| TASK PROMPT |
Start at the line containing "clear_scene()" and stop at the line containing "obj.matrix_parent_inverse = Matrix.Identity(4)"; copy those lines exactly, both ends included, and no others.

| SOURCE MATERIAL |
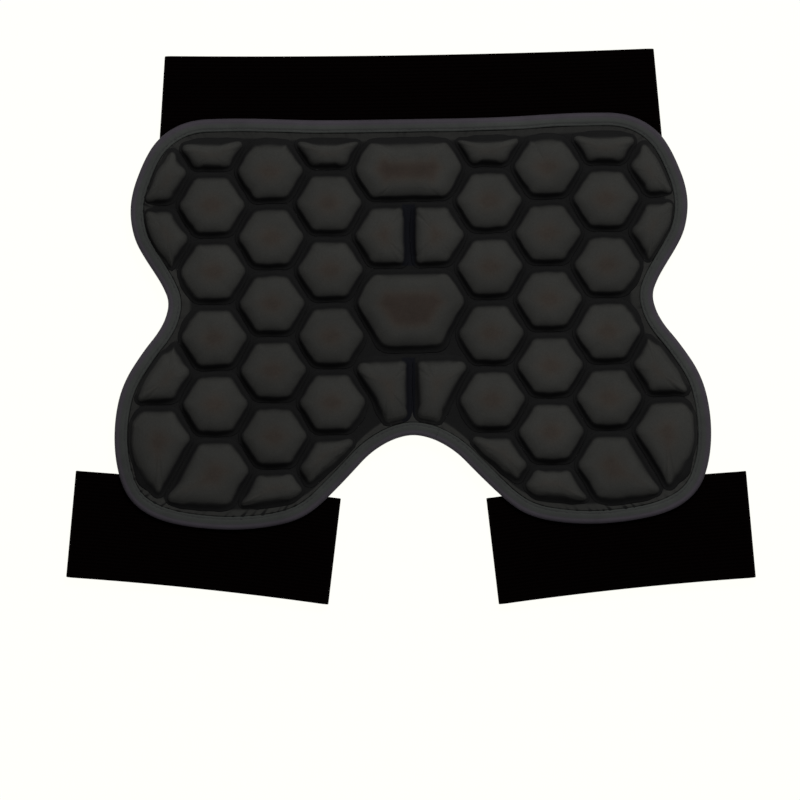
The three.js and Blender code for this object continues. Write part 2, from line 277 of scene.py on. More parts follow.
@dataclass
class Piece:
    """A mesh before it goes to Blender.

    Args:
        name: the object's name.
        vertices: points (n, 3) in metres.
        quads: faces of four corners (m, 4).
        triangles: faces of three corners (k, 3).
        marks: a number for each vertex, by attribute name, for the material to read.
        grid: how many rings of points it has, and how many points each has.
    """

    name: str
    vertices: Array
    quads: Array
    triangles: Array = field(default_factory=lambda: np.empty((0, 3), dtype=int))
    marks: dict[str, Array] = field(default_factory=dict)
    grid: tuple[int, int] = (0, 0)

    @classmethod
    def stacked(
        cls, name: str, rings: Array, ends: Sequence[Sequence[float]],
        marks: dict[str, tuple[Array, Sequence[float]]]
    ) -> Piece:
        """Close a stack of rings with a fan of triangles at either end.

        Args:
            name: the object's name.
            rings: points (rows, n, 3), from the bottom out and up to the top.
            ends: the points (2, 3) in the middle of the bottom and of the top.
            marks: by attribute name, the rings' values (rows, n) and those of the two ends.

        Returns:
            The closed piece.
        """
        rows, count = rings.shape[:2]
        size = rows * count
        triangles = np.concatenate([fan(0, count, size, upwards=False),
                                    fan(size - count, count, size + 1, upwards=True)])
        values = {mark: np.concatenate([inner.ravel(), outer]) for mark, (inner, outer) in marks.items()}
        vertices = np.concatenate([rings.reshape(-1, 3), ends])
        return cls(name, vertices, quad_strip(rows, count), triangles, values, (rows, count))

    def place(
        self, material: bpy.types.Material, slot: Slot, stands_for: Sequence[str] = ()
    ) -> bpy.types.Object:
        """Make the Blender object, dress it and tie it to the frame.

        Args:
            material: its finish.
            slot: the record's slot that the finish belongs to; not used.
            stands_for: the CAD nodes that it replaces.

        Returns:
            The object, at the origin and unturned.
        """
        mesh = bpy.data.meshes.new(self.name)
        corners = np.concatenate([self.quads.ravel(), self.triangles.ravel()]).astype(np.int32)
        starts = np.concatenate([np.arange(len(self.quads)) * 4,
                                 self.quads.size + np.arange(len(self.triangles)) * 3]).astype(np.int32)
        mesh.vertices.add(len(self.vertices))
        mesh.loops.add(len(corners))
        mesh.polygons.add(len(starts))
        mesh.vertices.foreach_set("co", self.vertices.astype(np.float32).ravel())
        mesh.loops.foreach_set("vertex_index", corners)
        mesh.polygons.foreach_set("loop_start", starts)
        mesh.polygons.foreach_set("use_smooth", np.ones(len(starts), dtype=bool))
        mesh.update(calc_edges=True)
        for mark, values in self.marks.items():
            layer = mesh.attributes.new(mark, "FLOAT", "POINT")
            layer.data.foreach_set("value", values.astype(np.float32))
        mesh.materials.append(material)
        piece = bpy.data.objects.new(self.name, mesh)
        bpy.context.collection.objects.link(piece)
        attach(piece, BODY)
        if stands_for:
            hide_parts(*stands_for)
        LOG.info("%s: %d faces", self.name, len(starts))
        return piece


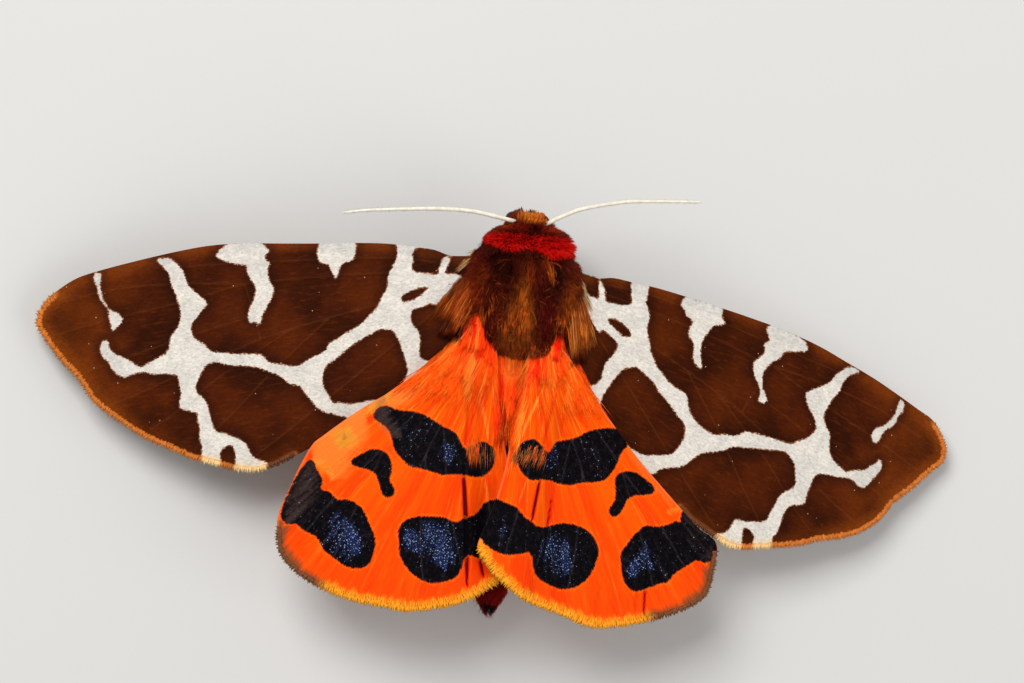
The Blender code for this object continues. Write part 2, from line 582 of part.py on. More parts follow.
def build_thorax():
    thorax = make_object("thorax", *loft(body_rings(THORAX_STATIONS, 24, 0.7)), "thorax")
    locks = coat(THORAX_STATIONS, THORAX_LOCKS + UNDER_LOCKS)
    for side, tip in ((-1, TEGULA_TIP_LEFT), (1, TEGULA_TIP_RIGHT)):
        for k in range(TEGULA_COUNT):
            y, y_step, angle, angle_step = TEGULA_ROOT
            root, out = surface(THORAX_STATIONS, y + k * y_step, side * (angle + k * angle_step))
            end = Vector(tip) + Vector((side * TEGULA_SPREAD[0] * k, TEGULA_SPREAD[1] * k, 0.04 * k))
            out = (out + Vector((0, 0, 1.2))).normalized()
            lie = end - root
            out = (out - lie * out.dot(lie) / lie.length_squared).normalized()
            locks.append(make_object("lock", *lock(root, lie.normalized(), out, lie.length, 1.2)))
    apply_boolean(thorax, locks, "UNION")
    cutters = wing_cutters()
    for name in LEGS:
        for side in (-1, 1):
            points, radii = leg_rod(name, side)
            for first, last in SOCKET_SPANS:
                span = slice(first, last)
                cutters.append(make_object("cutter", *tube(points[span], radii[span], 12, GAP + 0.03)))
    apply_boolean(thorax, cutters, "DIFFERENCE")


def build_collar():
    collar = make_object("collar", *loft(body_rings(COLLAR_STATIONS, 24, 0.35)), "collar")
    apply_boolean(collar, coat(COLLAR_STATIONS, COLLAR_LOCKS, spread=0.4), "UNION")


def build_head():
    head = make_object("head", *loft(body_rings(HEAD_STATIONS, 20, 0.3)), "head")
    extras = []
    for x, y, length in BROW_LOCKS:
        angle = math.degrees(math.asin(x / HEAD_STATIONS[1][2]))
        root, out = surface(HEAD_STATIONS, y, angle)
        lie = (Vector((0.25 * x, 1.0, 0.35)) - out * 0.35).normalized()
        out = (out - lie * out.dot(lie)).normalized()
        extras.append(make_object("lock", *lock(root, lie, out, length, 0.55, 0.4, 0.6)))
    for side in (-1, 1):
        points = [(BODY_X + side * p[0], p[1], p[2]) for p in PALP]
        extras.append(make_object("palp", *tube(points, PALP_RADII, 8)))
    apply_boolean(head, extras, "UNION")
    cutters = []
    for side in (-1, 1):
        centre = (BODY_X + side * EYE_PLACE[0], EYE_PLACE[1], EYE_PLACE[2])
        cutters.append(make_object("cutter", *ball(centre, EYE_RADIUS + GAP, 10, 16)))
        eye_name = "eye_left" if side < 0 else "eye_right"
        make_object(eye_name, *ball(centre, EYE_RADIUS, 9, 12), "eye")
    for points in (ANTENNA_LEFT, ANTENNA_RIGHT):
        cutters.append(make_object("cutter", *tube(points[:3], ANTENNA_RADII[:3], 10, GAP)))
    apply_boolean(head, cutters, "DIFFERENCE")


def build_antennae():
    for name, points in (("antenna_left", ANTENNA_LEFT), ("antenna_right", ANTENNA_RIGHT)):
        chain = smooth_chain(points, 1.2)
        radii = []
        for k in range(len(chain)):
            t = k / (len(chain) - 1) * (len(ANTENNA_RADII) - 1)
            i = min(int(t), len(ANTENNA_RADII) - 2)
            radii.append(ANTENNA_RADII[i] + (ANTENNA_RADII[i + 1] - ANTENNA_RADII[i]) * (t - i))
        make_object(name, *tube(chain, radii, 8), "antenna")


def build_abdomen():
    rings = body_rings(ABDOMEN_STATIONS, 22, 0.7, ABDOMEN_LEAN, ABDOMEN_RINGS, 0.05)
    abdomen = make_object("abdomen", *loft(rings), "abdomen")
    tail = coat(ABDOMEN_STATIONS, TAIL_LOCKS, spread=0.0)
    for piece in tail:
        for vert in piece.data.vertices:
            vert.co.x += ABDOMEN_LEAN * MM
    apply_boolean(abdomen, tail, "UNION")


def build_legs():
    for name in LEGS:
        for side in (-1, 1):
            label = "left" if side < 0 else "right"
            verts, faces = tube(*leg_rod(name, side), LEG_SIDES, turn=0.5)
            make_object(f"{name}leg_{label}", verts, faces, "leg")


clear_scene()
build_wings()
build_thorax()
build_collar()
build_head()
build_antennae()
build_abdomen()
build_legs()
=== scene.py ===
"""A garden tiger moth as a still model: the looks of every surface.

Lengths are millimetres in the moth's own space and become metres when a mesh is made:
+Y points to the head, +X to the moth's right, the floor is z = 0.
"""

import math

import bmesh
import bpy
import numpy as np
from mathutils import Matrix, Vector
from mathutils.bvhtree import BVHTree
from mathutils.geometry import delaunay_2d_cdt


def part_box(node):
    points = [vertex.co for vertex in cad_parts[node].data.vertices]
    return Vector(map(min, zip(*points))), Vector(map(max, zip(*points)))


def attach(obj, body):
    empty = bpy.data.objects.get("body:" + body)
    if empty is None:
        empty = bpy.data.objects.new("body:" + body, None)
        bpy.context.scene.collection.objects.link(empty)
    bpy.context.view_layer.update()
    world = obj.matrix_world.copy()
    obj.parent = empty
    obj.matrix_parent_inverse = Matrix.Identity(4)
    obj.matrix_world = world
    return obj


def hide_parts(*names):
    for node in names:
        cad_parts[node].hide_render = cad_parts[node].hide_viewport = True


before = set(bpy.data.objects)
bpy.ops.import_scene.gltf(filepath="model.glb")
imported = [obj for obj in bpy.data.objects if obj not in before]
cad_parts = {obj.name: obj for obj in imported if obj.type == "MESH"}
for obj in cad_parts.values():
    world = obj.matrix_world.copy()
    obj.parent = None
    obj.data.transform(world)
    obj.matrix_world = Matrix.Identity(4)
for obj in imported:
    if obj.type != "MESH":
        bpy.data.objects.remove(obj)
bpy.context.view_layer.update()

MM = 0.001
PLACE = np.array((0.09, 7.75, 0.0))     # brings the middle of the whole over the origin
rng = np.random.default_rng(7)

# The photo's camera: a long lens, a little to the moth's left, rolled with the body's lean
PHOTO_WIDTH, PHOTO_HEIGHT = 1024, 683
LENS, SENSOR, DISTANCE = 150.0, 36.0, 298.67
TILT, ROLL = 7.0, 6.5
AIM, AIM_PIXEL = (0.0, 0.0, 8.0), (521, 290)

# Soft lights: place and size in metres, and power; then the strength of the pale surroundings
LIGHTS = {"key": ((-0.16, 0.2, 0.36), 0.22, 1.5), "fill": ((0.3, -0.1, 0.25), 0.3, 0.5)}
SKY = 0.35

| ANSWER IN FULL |
clear_scene()
build_wings()
build_thorax()
build_collar()
build_head()
build_antennae()
build_abdomen()
build_legs()
=== scene.py ===
"""A garden tiger moth as a still model: the looks of every surface.

Lengths are millimetres in the moth's own space and become metres when a mesh is made:
+Y points to the head, +X to the moth's right, the floor is z = 0.
"""

import math

import bmesh
import bpy
import numpy as np
from mathutils import Matrix, Vector
from mathutils.bvhtree import BVHTree
from mathutils.geometry import delaunay_2d_cdt


def part_box(node):
    points = [vertex.co for vertex in cad_parts[node].data.vertices]
    return Vector(map(min, zip(*points))), Vector(map(max, zip(*points)))


def attach(obj, body):
    empty = bpy.data.objects.get("body:" + body)
    if empty is None:
        empty = bpy.data.objects.new("body:" + body, None)
        bpy.context.scene.collection.objects.link(empty)
    bpy.context.view_layer.update()
    world = obj.matrix_world.copy()
    obj.parent = empty
    obj.matrix_parent_inverse = Matrix.Identity(4)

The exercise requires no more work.